Descenso a las calderas de Pedro Botero en Madrid
La frecuencia de paso de los trenes del Metro ha disminuido hasta erigirse en causa de desesperación resignada; el viajero agosteño puede encontrarse con esperas de 8, 9 o 10 minutos
Así como, según Max Weber, la burocracia y la contabilidad son los requisitos de predecibilidad que necesita el capitalismo, el transporte público es la condición de buen funcionamiento de una ciudad en el profundo agosto. El metro y los autobuses, despejado el espacio urbano de una gran cantidad de coches particulares, son los encargados de garantizar, mediante un horario preciso, que se acude a tiempo al trabajo o a las citas y que no se está más tiempo del necesario donde no se quiere estar. Los usuarios del Metro de Madrid han registrado durante los meses de verano algunas anomalías que han hecho del servicio mucho más incómodo y bastante menos fiable.

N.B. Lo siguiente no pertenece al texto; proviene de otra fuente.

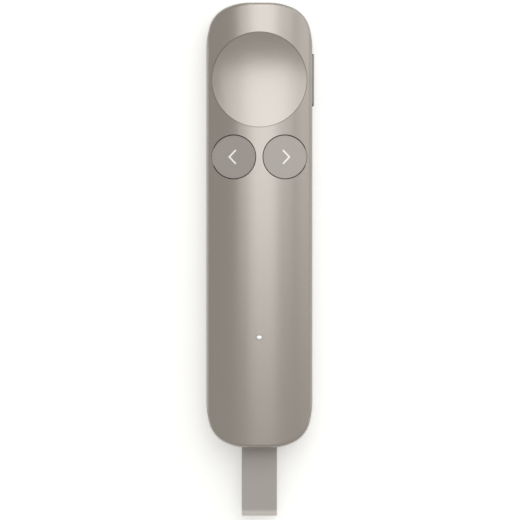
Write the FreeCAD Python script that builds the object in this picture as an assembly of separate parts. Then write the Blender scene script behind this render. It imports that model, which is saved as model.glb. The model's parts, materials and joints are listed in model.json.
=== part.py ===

La relación de daños estivales infligidos al viajero puede iniciarse con el secular “cierre de líneas”. Es costumbre arraigada en la dirección del Metro cerrar total o parcialmente trayectos durante el verano. Política acertada, se dirá, porque así se perjudica a menos gente. Cierto, pero ¿por qué se cierran? Las voces procedentes de ninguna parte, como sicofonías, que llegan por los interfonos y altavoces, aseguran que es “por obras de acondicionamiento y mejora” (igual que las interrupciones del servicio son siempre “por causas ajenas a Metro”). Pero ¿qué mejoras? Siete de cada diez usuarios apenas las aprecian o detectan una vez reabierta la línea. Si acaso, pequeños cambios cosméticos, algunos desafortunados —como la supresión de bancos— y otros se esconden tras la iluminación enfermiza. Si se trata de cambios tecnológicos, es decir, para que funcione el wifi y el móvil en los túneles, sépase que en una de las líneas recientemente “acondicionadas o mejoradas”, la 5, el silencio digital se ha adueñado de varias estaciones.
Si se cierra una estación, hay que contar con que aquellas estaciones que cubran aproximadamente el trayecto cerrado experimentarán un aumento en el número de viajeros. Como suele ser habitual, Metro no ha pensado en tal contingencia. Es más, la frecuencia de paso de los trenes ha disminuido hasta erigirse en causa de desesperación resignada. El viajero agosteño puede encontrarse con intervalos de paso de 8, 9 o 10 minutos, superiores a los de “otros veranos”. Son más frecuentes las huelgas de maquinistas que el paso de los trenes. Metro se ha despachado con una explicación que nada explica, salvo su falta de interés en el destino de los condenados a tostarse en un andén sin bancos: en verano siempre disminuye la frecuencia de los trenes. Estamos en el caso de las “causas ajenas a Metro”. El responsable es el estío.
El viajero, después de hacer slalom en las aceras ocupadas por terrazas (¿todas pagan impuestos? ¿todas cumplen las normas?) desciende a profundidades insondables, mediante escaleras mecánicas que funcionan un día sí y otro no. Llega a un andén donde el calor ambiental nada tiene que envidiar a las calderas de Pedro Botero. Y después hace frente al sorteo diario. Quizá el vagón donde entre tenga aire acondicionado, pero lo más probable es que no; quizá esté desinsectado, pero algún insecto sí que pulula entre los asientos; y si hay suerte, encontrará un coche con baja densidad poblacional, inferior a las tres personas por centímetro cuadrado. Pero lo normal es que esté atestado, porque cada vez hay menos trenes y más viajeros expulsados de las líneas cerradas. Quien no haya viajado en Metro en agosto no sabe lo que es la alegría de vivir.